Publication Abstract

Title
Comparing supervised classification methods for prediction of substrate type using multibeam acoustic and legacy grain-size data
Publication Abstract

For effective planning and management of marine ecosystems and resources detailed seabed substrate maps are increasingly in demand. It has become common to use remotely sensed multi-beam data in the form of bathymetry and acoustic backscatter to inform the mapping of seabed substrates. Making the best use of existing data is important because of the significant costs involved in undertaking multi-beam and ground truth surveys.

This study compares the performances of a range of supervised classification techniques for predicting substrate type from multi-beam acoustic data.
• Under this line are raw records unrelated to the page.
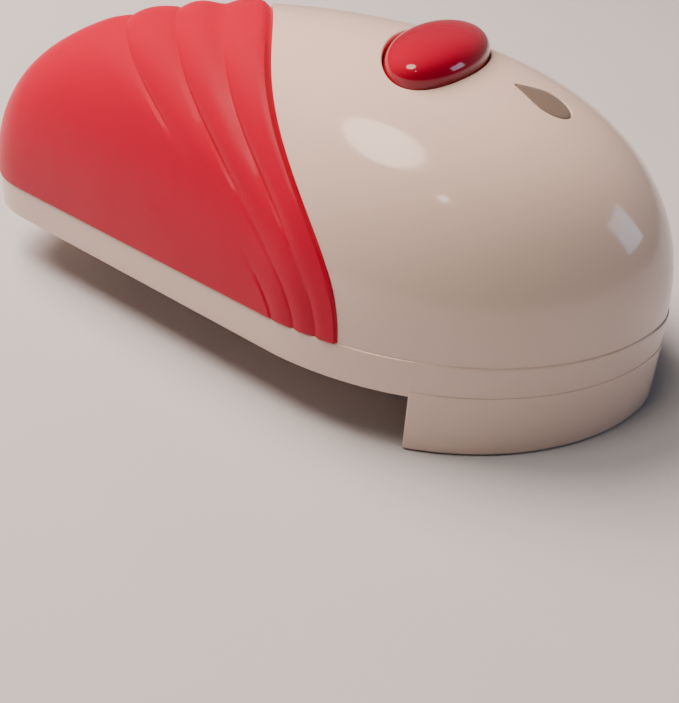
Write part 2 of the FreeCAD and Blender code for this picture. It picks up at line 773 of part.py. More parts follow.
POSTS = [(cell(name), cell("post_y") * side) for name in ("post_rear_x", "post_front_x") for side in (-1, 1)]
board_corners = [
    (cell("board_rear_x"), -cell("board_half")),
    (cell("board_front_x"), -cell("board_half")),
    (cell("board_front_x"), cell("board_half")),
    (cell("board_rear_x"), cell("board_half")),
]
node(
    flat(
        board_corners,
        [(x, y, cell("gearbox_screw_radius")) for x, y in POSTS],
        cell("board_thickness"),
        cell("board_z"),
    ),
    "circuit_board",
)
board_top = cell("board_z") + cell("board_thickness")
upper_top = cell("upper_plate_z") + cell("plate_thickness")
post_height = cell("board_z") - upper_top
node(
    group(*[ring(cell("gearbox_screw_radius"), 2.0, post_height, x, y, upper_top) for x, y in POSTS]),
    "board_posts",
)
board_screw = (board_top, 6, 1.0, cell("gearbox_screw_radius"), as_size(1.9))
node(
    group(*[raised_screw(x, y, *board_screw) for x, y in POSTS]),
    "board_screws",
)

switch_half = 3.0
switch_body = box(6, 6, 3.4, cell("button_x") - switch_half, -switch_half, board_top)
switch_plunger = cylinder(1.7, 0.8, cell("button_x"), 0, board_top + 3.4)
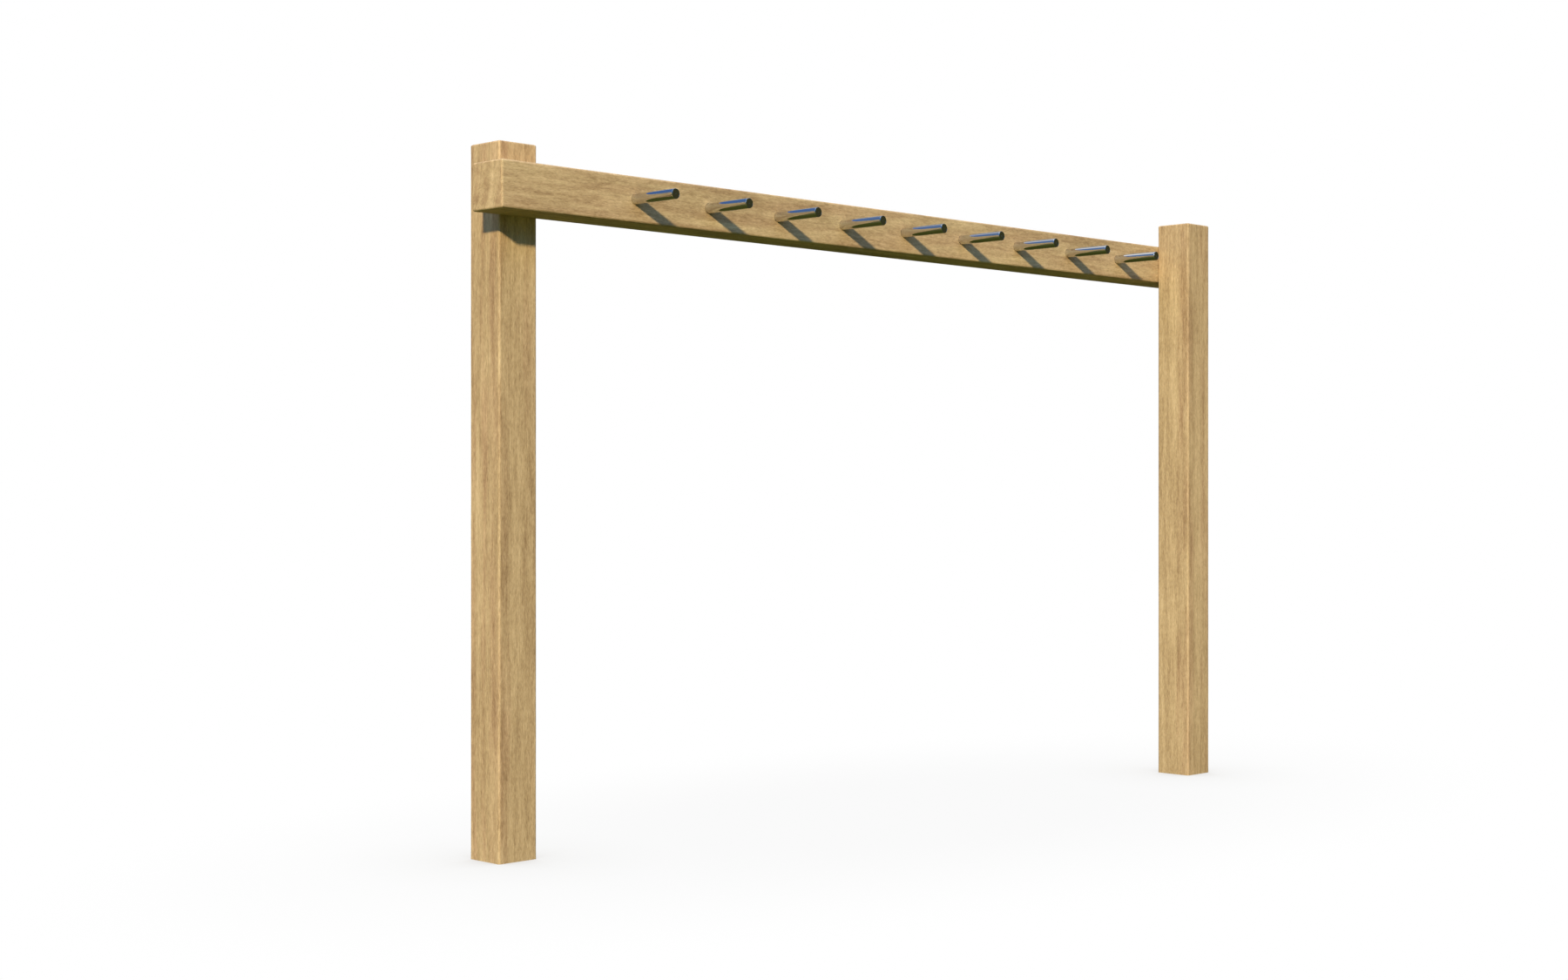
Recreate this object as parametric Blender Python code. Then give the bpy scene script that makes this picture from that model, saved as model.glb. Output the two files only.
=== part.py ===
"""Monkey bars: a level timber beam between two timber posts, with a row of steel pegs standing out of it.

Metres, +Z up. X runs along the beam, and the pegs point towards -Y. The origin is on the ground, at the middle
of the whole object's box. The left post stands behind the beam and the right post in front of it.
"""

import math

import bmesh
import bpy

# Timber: all three members are sawn from the same square section and planed.
TIMBER = 0.150
EASED_EDGE = 0.007
EASED_STEPS = 3
POST_HEIGHT = 2.265
POST_PITCH = 3.300
BEAM_LENGTH = 3.660
BEAM_UNDERSIDE = 2.030

# Pegs: steel tube, closed by a welded disc at each end, with a stud on the inner disc.
PEG_COUNT = 9
PEG_PITCH = 0.323
PEG_REACH = 0.193
PEG_DIAMETER = 0.0337
PEG_WALL = 0.0020
PEG_DISC = 0.0040
PEG_TIP_CHAMFER = 0.0008
PEG_VENT = 0.0030
SOCKET_DEPTH = 0.040
STUD_DIAMETER = 0.016
STUD_BORE = 0.018
STUD_PAST_NUT = 0.0030
STUD_CHAMFER = 0.0015

# Fixings that are let into the back of a timber, and the cap over each of them.
RECESS_DIAMETER = 0.052
RECESS_DEPTH = 0.022
NUT_ACROSS_FLATS = 0.024
NUT_HEIGHT = 0.0130
PEG_WASHER = (0.050, 0.0175, 0.0030)
SCREW_DIAMETER = 0.012
SCREW_LENGTH = 0.220
SCREW_POINT = 0.012
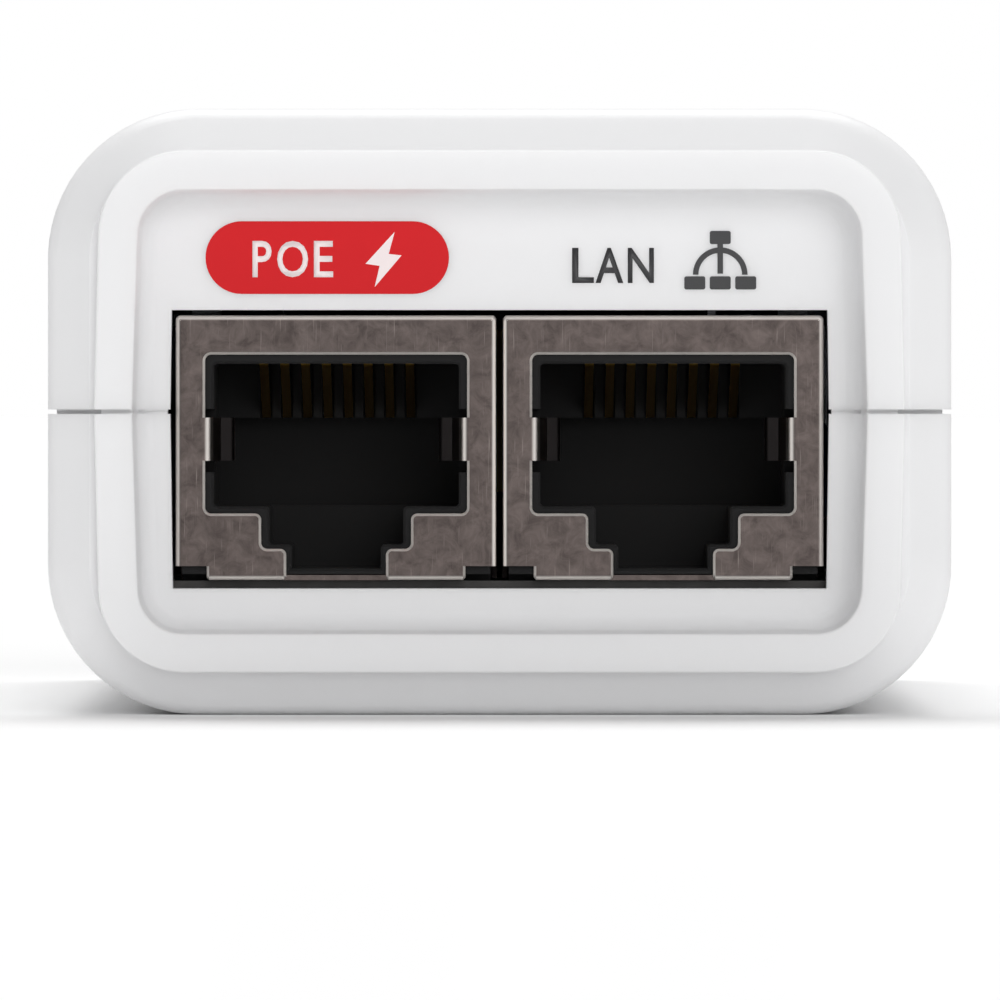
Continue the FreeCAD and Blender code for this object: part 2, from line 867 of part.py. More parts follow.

The study site is an area of the North Sea, which lies off the north east coast of England, the site ranges from 55-100m in depth. A total of 258 ground truth samples obtained from a legacy dataset of the British Geological Survey (BGS Legacy Particle Size Analysis uncontrolled data export (2011), British Geological Survey, www.bgs.ac.uk) are classified into four substrate classes. The exact vintage of the samples is unknown; however all samples were collected prior to the introduction of GPS and substantial positional errors are to be expected. The multi-beam bathymetry and backscatter data were collected as part of the Civil Hydrography Programme. The bathymetry and mean backscatter gridded to a 10 m resolution provided the primary input features. A range of secondary features were derived from the backscatter and bathymetry grids making a total of 15 input features.
Six supervised classification techniques are tested, including; Classification Trees, Support Vector Machines, k-Nearest Neighbour, Neural Networks, Random Forests and Bayesian Decision Rules. Each classifier is trained multiple times using different subsets of input features. The predictive performances of the models are validated using a separate test set of ground truth data set aside prior to the analysis. The statistical significance of the model performances are compared against a baseline represented by a very simple model (Nearest Neighbour predictions on bathymetry and backscatter) to assess the benefits gained by using more sophisticated algorithms and incorporating more input features. 
The best performing models achieved accuracies of around 80% on the test set, which when considering the limitations of the data is a satisfactory result. Tree based methods and Bayesian decision rules were the best performing techniques. The models that used all 15 input features didn’t generally perform well; this highlights the need for some means of feature selection. It is also worthwhile considering computation cost involved as there was a large variation between methods in the time taken during the training phase.
Publication Internet Address of the Data
Publication Authors
David Stephens* and Markus Diesing*
Publication Date
May 2013
Publication Reference
GeoHab 2013, Rome, Italy, 6 -10 May 2013
Publication DOI: https://doi.org/